An engineering team wants documentation writers to contribute directly to a Git-based docs-as-code repository, but writers have no version control experience and management fears the learning curve will reduce output.

Solution

Design a six-week PoC where two willing writers learn and use a simplified Git workflow (using a GUI tool like GitHub Desktop) to contribute to one documentation repository, with dedicated onboarding support.

Implementation

1. Select two writers who express interest in the new workflow. 2. Create a dedicated sandbox repository with sample documentation. 3. Develop a one-day onboarding session covering basic Git concepts, branching, pull requests, and reviews. 4. Assign real documentation tasks — updating existing articles and creating one new guide. 5. Measure time-to-contribution, number of errors requiring engineering intervention, and writer confidence surveys at weeks two, four, and six. 6. Track comparison of review cycle times versus the existing workflow.

Expected Outcome

A realistic assessment of the training investment required, the true productivity impact during ramp-up, and a refined onboarding plan — allowing the team to make an evidence-based decision about expanding docs-as-code adoption.

Piloting a Structured Authoring Framework for Consistency

Problem

A growing SaaS company's documentation has inconsistent structure, tone, and depth across products because multiple writers follow different conventions, making content hard to maintain and search.

Solution

Implement a PoC of a structured authoring framework using predefined templates (concept, task, reference) for one product's documentation over five weeks, measuring consistency improvements and writer adoption rates.

Implementation

1. Audit one product's existing documentation to identify the top three structural inconsistency patterns. 2. Create three content templates with mandatory and optional fields, writing guidelines, and examples. 3. Assign one writer to rewrite or create 20 articles using the new templates. 4. Have two other writers and a product manager review content for clarity and consistency using a scoring rubric. 5. Survey the authoring writer weekly on template usability and friction points. 6. Compare search engagement metrics and support ticket deflection rates for templated versus non-templated content after launch.

Expected Outcome

Validated templates that real writers find usable, measurable consistency improvements, and early signals on user engagement — providing the foundation for a company-wide style guide and content standards rollout.

Best Practices

Define Success Criteria Before Starting

Establishing clear, measurable success criteria at the outset prevents subjective evaluation and ensures all stakeholders agree on what 'good' looks like. Without predefined benchmarks, PoC results become open to interpretation and can lead to inconclusive decisions.

✓ Do: Write specific, quantifiable success metrics before the PoC begins — for example, 'publishing time reduced by at least 25%' or 'writer satisfaction score of 4 out of 5 or higher' — and get stakeholder sign-off on these criteria upfront.
✗ Don't: Don't start the PoC and then define success retroactively based on what the results happen to show. Avoid vague criteria like 'writers find it easier to use' without a defined measurement method.

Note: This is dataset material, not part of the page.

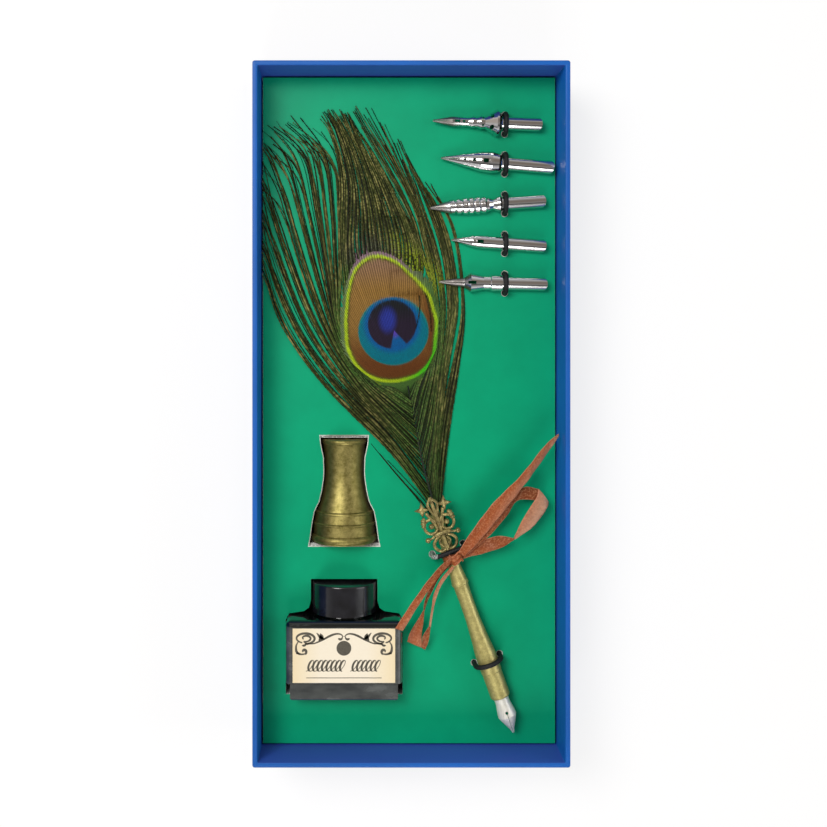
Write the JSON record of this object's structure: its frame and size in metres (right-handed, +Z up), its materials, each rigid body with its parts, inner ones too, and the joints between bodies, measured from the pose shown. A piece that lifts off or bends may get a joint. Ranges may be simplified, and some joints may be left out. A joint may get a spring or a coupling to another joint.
{
  "type": "calligraphy set box",
  "caption": "Open presentation tray with a feather dip pen, spare nibs, a pen stand and an ink bottle held in a green insert card.",
  "frame": {"origin": "centre of the tray's underside", "axes": "+X across the tray, +Y along it towards the spare nibs, +Z up out of the open tray"},
  "size_m": [0.112, 0.249, 0.035],
  "materials": {
    "board": "grey board",
    "blue_paper": "smooth blue covering paper",
    "foam": "grey speckled foam",
    "green_card": "satin green face with a white core",
    "elastic": "black braided elastic cord",
    "nib_steel": "bright plated steel",
    "stand_brass": "dark antique brass",
    "pen_brass": "light antique brass",
    "pen_nib_steel": "pale satin steel",
    "bottle_glass": "clear glass",
    "ink": "black liquid ink",
    "label": "cream label paper",
    "cap_black": "glossy black",
    "liner": "pale sealing disc",
    "satin_ribbon": "copper satin",
    "quill": "brown feather shaft, keratin",
    "barbs": "dark green and bronze feather barbs",
    "eye": "iridescent blue, turquoise and bronze barbs"
  },
  "bodies": {
    "tray": {"tray_board": "board", "tray_wrap": "blue_paper", "floor_lining": "board", "foam_block": "foam"},
    "insert": {"insert_card": "green_card", "nib_loop_1": "elastic", "nib_loop_2": "elastic", "nib_loop_3": "elastic", "nib_loop_4": "elastic", "nib_loop_5": "elastic", "pen_loop_lower": "elastic", "pen_loop_upper": "elastic"},
    "spare_nib_1": {"nib_pierced": "nib_steel"},
    "spare_nib_2": {"nib_leaf": "nib_steel"},
    "spare_nib_3": {"nib_ribbed": "nib_steel"},
    "spare_nib_4": {"nib_fine": "nib_steel"},
    "spare_nib_5": {"nib_shouldered": "nib_steel"},
    "stand": {"pen_stand": "stand_brass"},
    "bottle": {"bottle_glass": "bottle_glass", "ink": "ink", "bottle_label": "label"},
    "liner": {"cap_liner": "liner"},
    "cap": {"bottle_cap": "cap_black"},
    "pen": {"pen_barrel": "pen_brass", "nib_grip": "pen_brass", "ornament": "pen_brass", "ribbon_bow": "satin_ribbon", "feather_quill": "quill", "feather_vane": "barbs", "feather_eye": "eye"},
    "nib": {"pen_nib": "pen_nib_steel"}
  },
  "joints": [
    {"name": "insert_lift", "type": "slide", "parent": "tray", "child": "insert", "axis": [0, 0, 1], "range_m": [0, 0.03]},
    {"name": "stand_lift", "type": "slide", "parent": "tray", "child": "stand", "axis": [0, 0, 1], "range_m": [0, 0.045]},
    {"name": "bottle_lift", "type": "slide", "parent": "tray", "child": "bottle", "axis": [0, 0, 1], "range_m": [0, 0.045], "deforming": ["ribbon_bow"]},
    {"name": "pen_lift", "type": "slide", "parent": "insert", "child": "pen", "axis": [0, 0, 1], "range_m": [0, 0.035], "deforming": ["pen_loop_lower", "pen_loop_upper", "feather_vane"]},
    {"name": "pen_nib_pull", "type": "slide", "parent": "pen", "child": "nib", "axis": [0.3371, -0.9415, 0], "range_m": [0, 0.0055]},
    {"name": "cap_rise", "type": "slide", "parent": "bottle", "child": "liner", "axis": [0, 1, 0], "range_m": [0, 0.0009]},
    {"name": "cap_turn", "type": "hinge", "parent": "liner", "child": "cap", "pos_m": [-0.0238, -0.063, 0.0154], "axis": [0, 1, 0], "range_deg": [0, 100]},
    {"name": "nib_1_slide", "type": "slide", "parent": "insert", "child": "spare_nib_1", "axis": [-0.9993, 0.0384, 0], "range_m": [0, 0.017]},
    {"name": "nib_2_slide", "type": "slide", "parent": "insert", "child": "spare_nib_2", "axis": [-0.9962, 0.0872, 0], "range_m": [0, 0.017]},
    {"name": "nib_3_slide", "type": "slide", "parent": "insert", "child": "spare_nib_3", "axis": [-0.9981, -0.061, 0], "range_m": [0, 0.017]},
    {"name": "nib_4_slide", "type": "slide", "parent": "insert", "child": "spare_nib_4", "axis": [-0.9976, 0.0698, 0], "range_m": [0, 0.017]},
    {"name": "nib_5_slide", "type": "slide", "parent": "insert", "child": "spare_nib_5", "axis": [-0.9997, 0.0227, 0], "range_m": [0, 0.017]}
  ],
  "couplings": [
    {"joint": "cap_rise", "follows": "cap_turn", "m_per_rad": 0.00047746}
  ]
}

Keep the Scope Deliberately Small and Representative

A PoC should be narrow enough to complete quickly and produce clear results, but representative enough that findings can be extrapolated to the full implementation. Choosing too broad a scope turns a PoC into a full rollout; choosing too narrow a scope produces misleading results.

✓ Do: Select a single product area, content type, or team that reflects the typical complexity of your documentation environment. Ensure the sample includes edge cases like complex technical content or multi-author workflows.
✗ Don't: Don't attempt to test every feature or use case simultaneously. Avoid choosing the simplest possible scenario just to ensure success — it won't reveal the real challenges you'll face at scale.

Involve Real End Users Throughout the Process

The writers, editors, and subject matter experts who will use the tool or process daily are the most valuable source of feedback during a PoC. Their hands-on experience reveals usability issues, workflow gaps, and adoption risks that evaluators reviewing the tool in isolation will miss.

✓ Do: Recruit actual documentation team members to participate in the PoC from day one. Schedule structured feedback sessions at the midpoint and end, and use surveys or observation sessions to capture real usage patterns and pain points.
✗ Don't: Don't rely solely on a manager or evaluator testing the tool independently. Avoid dismissing negative feedback from participants as resistance to change — it often signals genuine workflow incompatibilities.

Document Everything, Including Failures

A PoC generates valuable institutional knowledge regardless of its outcome. Thorough documentation of the process, decisions, challenges, and results creates a reference that informs future evaluations, onboarding, and organizational learning — and demonstrates professional rigor to stakeholders.

✓ Do: Maintain a PoC log capturing daily observations, issues encountered, workarounds applied, and participant feedback. Create a final report summarizing methodology, results, lessons learned, and a clear recommendation with supporting evidence.
✗ Don't: Don't discard notes or findings just because the PoC result was negative. Avoid producing only a high-level summary — detailed records are essential when revisiting the decision months later or onboarding new team members.

Set a Hard Deadline and Respect It

Time-boxing a PoC creates urgency, prevents scope creep, and ensures the team produces actionable results rather than endlessly refining the experiment. Open-ended PoCs drain resources and delay decisions, often becoming de facto full implementations without proper evaluation.

✓ Do: Agree on a fixed end date — typically two to six weeks depending on complexity — before the PoC begins. Schedule the stakeholder readout meeting in advance to create a firm deadline that motivates timely data collection and analysis.
✗ Don't: Don't extend the PoC timeline because results are inconclusive or the team wants to test 'just one more thing.' Avoid letting a PoC drift into production use without a formal evaluation and approval decision.